Il tasso di crescita di questa industria americana del copyright, a controprova della crescente influenza, è stato stimato tra il 3,4% e il 4,2% anche nel difficile biennio 2009-2010, rispetto e meno del 3% per l'economia americana. E la sua forza globale affiora dalle esportazioni: quando si considerano quattro segmenti core, cinema e tv, software per computer, editoria e musica, raggiungono i 134 miliardi l'anno, il doppio di aerospazio e agricoltura e il triplo dell'auto. E circa un quarto dell'export globale di beni e servizi creativi misurato dalle Nazioni Unite.

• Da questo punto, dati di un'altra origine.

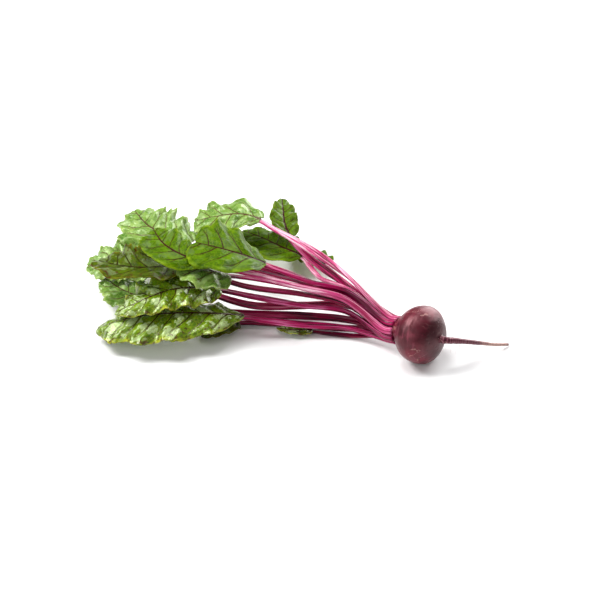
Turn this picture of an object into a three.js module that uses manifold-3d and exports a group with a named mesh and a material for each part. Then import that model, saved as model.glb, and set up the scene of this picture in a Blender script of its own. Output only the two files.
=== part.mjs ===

Nella Gran Bretagna l'America sembra avere l'unica rivale: le creative industries rappresentano quantomeno una percentuale simile del Pil, circa il 6%, doppia rispetto alla media europea grazie a 180mila imprese e al 7,8% della forza lavoro totale.
Gli Stati Uniti vantano un ruolo di leadership, al di là dei grandi numeri, in singoli comparti spesso d'avanguardia. Nei media, il cinema e il settore discografico contano su oltre ventimila aziende e un giro d'affari annuale da quasi cento miliardi, con un surplus commerciale di circa 12 miliardi. L'Information technology è un business da oltre 500 miliardi e più di centomila aziende, che rappresentano il 70% della ricerca e svilupppo globale nel software. Questa scommessa "creativa" non dovrebbe venire meno. Le task force delle imprese americane impegnate a proteggere il copyright hanno stimato la proprietà intellettuale (IP) in un tesoro complessivamente pari a 5.500 miliardi da continuare a sfruttare. Gli investimenti in ricerca e sviluppo di queste aziende, comprese le creative industries, sono quasi tre i tre quarti del totale. Le aziende considerate "Ip intensive" hanno anche salari più alti, del 60% ai livelli più specializzati. Nei comparti essenziali dell'industria creativa sarebbero in media più generosi del 27 per cento.